* _GOAL_
Your task is to reproduce word for word the lines running from the line containing "translate([-eye_x, 0, 0])" to the line containing "bpy.data.objects.remove(obj)", inclusive. Nothing else belongs in the answer.

┄┄┄┄┄┄┄┄┄┄

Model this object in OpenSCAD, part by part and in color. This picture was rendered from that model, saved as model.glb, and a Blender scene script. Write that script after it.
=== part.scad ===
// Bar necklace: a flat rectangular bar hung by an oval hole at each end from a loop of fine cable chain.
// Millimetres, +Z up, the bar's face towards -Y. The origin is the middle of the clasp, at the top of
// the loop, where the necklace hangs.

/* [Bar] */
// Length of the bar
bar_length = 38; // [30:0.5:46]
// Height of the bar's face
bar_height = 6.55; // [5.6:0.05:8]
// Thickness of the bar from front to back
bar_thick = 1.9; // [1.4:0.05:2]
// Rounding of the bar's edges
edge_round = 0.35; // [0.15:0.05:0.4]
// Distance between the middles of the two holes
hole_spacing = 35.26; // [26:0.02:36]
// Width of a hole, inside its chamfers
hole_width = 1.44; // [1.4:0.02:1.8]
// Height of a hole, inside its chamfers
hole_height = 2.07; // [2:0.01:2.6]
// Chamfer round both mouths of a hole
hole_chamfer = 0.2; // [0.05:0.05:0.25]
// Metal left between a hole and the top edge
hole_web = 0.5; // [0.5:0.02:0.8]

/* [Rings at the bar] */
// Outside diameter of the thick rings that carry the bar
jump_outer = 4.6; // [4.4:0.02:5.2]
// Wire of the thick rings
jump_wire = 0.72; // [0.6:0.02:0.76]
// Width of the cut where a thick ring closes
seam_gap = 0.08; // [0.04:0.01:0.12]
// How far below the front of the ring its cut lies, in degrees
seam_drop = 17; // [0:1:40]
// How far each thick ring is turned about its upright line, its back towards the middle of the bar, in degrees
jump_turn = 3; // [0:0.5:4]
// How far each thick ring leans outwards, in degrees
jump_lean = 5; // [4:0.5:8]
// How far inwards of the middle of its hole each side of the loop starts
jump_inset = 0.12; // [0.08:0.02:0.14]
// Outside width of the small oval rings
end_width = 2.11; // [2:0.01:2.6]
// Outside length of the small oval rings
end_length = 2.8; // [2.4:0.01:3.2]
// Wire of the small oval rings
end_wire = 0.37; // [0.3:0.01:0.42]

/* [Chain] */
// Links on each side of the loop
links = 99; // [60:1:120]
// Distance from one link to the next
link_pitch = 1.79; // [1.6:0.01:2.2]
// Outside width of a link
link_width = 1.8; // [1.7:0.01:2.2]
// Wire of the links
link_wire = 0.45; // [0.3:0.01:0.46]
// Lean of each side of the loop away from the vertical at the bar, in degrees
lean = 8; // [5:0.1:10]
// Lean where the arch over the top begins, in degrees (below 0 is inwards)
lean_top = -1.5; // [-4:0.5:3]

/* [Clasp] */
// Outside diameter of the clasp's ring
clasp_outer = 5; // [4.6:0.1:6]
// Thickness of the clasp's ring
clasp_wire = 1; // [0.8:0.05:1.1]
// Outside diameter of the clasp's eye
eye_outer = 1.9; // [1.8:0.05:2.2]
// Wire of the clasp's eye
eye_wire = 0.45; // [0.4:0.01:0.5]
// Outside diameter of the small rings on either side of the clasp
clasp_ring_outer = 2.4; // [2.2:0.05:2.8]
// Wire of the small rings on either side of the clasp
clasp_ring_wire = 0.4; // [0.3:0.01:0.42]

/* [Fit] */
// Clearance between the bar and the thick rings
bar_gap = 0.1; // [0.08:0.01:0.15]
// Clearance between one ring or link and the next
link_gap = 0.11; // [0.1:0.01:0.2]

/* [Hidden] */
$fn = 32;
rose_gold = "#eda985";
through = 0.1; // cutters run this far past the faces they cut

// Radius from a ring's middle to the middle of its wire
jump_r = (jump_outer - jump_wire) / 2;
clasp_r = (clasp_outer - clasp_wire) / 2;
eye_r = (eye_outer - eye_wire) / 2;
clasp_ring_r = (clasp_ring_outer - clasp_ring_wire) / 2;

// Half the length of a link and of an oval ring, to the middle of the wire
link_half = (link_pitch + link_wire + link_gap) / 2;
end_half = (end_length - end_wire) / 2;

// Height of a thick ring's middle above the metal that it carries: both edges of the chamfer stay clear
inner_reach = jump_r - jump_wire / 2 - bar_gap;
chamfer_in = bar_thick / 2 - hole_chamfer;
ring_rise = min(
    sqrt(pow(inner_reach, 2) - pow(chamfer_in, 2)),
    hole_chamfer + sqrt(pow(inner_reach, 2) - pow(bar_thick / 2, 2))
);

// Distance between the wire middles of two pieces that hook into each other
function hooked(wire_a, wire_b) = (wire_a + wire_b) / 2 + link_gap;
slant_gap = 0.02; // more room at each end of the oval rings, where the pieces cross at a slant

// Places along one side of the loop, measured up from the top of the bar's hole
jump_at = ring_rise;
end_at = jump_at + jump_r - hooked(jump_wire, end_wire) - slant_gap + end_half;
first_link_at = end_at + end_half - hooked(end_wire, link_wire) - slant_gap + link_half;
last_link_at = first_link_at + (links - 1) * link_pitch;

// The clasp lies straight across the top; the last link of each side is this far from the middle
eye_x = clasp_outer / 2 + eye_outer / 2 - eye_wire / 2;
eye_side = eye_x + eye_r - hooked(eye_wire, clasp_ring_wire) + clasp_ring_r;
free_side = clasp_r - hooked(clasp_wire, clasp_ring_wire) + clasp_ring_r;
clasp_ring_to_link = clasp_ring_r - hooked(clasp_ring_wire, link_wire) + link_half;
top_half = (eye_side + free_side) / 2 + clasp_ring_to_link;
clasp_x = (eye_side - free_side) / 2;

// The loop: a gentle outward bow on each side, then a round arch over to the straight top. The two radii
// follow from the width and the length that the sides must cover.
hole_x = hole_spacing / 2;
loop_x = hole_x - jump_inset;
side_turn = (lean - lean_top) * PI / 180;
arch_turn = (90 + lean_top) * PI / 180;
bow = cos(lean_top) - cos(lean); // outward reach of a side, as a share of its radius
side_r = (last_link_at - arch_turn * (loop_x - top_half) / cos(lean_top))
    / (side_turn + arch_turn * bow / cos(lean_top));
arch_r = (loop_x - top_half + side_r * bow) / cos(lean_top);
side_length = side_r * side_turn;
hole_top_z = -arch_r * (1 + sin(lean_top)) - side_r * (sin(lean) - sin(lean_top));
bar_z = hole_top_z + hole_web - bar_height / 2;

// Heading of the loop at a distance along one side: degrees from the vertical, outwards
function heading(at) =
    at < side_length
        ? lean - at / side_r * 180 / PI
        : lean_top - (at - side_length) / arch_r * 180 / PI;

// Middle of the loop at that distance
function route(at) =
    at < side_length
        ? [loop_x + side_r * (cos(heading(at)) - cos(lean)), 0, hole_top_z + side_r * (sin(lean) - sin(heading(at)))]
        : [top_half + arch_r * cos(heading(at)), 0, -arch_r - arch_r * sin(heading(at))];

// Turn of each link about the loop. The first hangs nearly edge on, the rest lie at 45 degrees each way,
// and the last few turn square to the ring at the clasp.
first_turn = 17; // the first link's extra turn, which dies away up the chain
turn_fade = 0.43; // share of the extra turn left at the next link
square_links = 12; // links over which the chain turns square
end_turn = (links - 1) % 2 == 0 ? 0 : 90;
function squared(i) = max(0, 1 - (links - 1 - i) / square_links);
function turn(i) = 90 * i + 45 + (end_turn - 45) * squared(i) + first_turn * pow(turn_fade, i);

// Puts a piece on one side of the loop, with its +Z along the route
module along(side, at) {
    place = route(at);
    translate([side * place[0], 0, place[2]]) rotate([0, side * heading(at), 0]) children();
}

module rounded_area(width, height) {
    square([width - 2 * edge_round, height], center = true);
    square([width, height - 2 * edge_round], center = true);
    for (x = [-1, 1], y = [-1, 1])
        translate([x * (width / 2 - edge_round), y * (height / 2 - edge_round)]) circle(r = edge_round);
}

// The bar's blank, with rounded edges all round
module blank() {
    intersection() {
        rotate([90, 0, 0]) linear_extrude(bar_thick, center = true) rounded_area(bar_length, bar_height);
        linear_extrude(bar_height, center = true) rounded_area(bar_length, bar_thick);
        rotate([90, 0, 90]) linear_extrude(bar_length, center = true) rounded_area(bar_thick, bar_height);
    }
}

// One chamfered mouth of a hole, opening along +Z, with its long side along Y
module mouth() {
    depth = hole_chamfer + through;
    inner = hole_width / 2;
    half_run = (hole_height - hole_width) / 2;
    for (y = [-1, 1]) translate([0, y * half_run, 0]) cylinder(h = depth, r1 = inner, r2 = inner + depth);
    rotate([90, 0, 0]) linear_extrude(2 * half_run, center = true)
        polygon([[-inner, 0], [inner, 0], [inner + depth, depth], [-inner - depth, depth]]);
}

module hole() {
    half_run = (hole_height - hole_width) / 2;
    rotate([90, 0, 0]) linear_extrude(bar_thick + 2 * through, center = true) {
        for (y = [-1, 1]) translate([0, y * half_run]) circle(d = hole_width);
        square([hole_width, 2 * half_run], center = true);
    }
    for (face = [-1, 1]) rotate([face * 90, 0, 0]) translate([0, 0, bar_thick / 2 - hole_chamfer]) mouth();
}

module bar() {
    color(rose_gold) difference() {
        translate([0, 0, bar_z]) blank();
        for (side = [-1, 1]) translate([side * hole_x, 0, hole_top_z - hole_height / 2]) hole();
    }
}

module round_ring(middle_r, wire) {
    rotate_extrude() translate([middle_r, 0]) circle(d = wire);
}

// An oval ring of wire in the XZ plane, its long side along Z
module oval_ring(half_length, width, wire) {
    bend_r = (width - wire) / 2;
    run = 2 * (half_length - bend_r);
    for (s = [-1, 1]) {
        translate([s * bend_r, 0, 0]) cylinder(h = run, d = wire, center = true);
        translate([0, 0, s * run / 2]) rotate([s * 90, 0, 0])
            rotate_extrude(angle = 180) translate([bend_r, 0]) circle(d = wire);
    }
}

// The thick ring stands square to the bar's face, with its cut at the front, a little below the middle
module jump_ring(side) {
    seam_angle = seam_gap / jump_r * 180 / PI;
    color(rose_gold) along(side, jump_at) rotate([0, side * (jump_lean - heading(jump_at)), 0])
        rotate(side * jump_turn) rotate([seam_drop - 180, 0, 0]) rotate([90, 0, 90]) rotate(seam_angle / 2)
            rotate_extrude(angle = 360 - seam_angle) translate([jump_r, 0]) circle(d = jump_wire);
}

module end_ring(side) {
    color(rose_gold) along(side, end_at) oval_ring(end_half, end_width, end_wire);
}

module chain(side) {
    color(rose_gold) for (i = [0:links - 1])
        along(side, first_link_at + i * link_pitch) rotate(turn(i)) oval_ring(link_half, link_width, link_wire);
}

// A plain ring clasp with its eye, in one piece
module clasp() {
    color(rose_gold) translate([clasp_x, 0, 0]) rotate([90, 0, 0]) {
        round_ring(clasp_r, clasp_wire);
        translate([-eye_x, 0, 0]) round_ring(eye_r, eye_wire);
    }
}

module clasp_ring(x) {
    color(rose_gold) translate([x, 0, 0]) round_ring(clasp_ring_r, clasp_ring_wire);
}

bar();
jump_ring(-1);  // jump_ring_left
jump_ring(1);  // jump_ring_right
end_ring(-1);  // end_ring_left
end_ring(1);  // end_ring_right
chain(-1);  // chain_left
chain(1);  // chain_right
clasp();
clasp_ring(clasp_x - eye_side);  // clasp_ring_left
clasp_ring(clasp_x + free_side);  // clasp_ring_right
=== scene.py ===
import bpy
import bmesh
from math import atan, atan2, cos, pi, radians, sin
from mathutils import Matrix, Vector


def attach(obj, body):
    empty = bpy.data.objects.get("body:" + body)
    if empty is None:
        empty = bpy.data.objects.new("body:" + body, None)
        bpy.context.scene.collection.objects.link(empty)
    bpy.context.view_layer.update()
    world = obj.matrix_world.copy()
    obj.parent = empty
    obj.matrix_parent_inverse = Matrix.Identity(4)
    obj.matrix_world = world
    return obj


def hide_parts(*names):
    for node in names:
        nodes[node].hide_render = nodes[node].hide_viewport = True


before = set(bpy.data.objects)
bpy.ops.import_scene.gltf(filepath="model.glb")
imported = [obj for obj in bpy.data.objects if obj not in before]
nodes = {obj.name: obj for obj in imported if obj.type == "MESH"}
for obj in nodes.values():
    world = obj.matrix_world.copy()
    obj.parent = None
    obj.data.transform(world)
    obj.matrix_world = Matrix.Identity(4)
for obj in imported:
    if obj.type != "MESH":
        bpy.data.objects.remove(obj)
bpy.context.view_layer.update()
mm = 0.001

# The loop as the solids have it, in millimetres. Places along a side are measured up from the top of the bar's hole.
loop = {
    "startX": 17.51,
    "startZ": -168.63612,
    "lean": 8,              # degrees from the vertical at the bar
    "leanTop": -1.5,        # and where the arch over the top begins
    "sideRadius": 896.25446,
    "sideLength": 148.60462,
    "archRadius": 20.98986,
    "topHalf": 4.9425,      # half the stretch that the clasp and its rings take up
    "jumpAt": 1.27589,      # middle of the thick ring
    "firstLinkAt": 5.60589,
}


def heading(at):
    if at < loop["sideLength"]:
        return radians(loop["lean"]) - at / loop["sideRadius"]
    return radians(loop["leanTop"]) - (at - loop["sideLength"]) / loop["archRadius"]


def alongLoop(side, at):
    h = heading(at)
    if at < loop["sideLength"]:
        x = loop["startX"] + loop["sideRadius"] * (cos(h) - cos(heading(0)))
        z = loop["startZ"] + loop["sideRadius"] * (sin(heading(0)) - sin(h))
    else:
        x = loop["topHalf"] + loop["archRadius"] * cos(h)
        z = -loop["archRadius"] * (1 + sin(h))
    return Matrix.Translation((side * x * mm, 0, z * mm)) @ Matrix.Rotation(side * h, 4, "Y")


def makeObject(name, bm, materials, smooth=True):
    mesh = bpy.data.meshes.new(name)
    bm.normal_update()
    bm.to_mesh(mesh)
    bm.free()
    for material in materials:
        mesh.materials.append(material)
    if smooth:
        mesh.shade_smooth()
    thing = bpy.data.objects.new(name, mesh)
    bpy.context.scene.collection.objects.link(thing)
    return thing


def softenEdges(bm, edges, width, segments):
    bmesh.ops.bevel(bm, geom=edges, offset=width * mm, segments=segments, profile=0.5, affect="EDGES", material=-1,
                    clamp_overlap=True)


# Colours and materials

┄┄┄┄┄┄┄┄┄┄

* _ANSWER IN FULL_
        translate([-eye_x, 0, 0]) round_ring(eye_r, eye_wire);
    }
}

module clasp_ring(x) {
    color(rose_gold) translate([x, 0, 0]) round_ring(clasp_ring_r, clasp_ring_wire);
}

bar();
jump_ring(-1);  // jump_ring_left
jump_ring(1);  // jump_ring_right
end_ring(-1);  // end_ring_left
end_ring(1);  // end_ring_right
chain(-1);  // chain_left
chain(1);  // chain_right
clasp();
clasp_ring(clasp_x - eye_side);  // clasp_ring_left
clasp_ring(clasp_x + free_side);  // clasp_ring_right
=== scene.py ===
import bpy
import bmesh
from math import atan, atan2, cos, pi, radians, sin
from mathutils import Matrix, Vector


def attach(obj, body):
    empty = bpy.data.objects.get("body:" + body)
    if empty is None:
        empty = bpy.data.objects.new("body:" + body, None)
        bpy.context.scene.collection.objects.link(empty)
    bpy.context.view_layer.update()
    world = obj.matrix_world.copy()
    obj.parent = empty
    obj.matrix_parent_inverse = Matrix.Identity(4)
    obj.matrix_world = world
    return obj


def hide_parts(*names):
    for node in names:
        nodes[node].hide_render = nodes[node].hide_viewport = True


before = set(bpy.data.objects)
bpy.ops.import_scene.gltf(filepath="model.glb")
imported = [obj for obj in bpy.data.objects if obj not in before]
nodes = {obj.name: obj for obj in imported if obj.type == "MESH"}
for obj in nodes.values():
    world = obj.matrix_world.copy()
    obj.parent = None
    obj.data.transform(world)
    obj.matrix_world = Matrix.Identity(4)
for obj in imported:
    if obj.type != "MESH":
        bpy.data.objects.remove(obj)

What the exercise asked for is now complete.